Angle luffa is an elongated gourd with dark green skin, lined with evenly spaced ridged peaks that taper at each end. They can be harvested when young, around 15 to 25 centimeters long, but average 30 to 40 centimeters in length and 5 to 7 centimeters wide. Angle luffa is tender; the bright white flesh has a spongy texture and offers a silky, subtly sweet flavor when cooked. As it matures, the skin becomes tough and bitter, and the flesh becomes fibrous and woody.
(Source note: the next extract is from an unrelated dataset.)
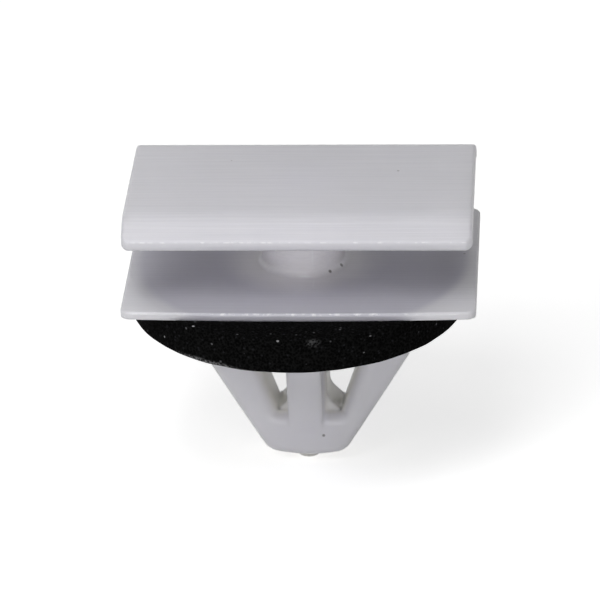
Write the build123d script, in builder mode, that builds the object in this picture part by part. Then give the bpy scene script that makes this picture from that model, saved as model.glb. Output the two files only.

Angle luffa can be eaten raw when young and around 15 centimeters long and 3 centimeters thick. More mature fruits can be prepared much like zucchini. They are peeled and sliced or cut into bite-sized pieces for stir-fry, battering and deep frying, or to add to fish soups, dahls, or curries. Angle luffa will soak up the flavors of whatever liquid it is prepared in. In India, the gourd is used in sabzis, or cooked vegetable dishes, simmered in a spice-filled gravy along with peas, cauliflower, and tomatoes. Add it to stews or other vegetable dishes. Combination of seafood, spicy chiles, tamarind, soy sauce, cilantro, eggs, and potatoes Store Angle luffa in the refrigerator for up to a week.
Angle luffa is available year-round with a peak season in the summer months.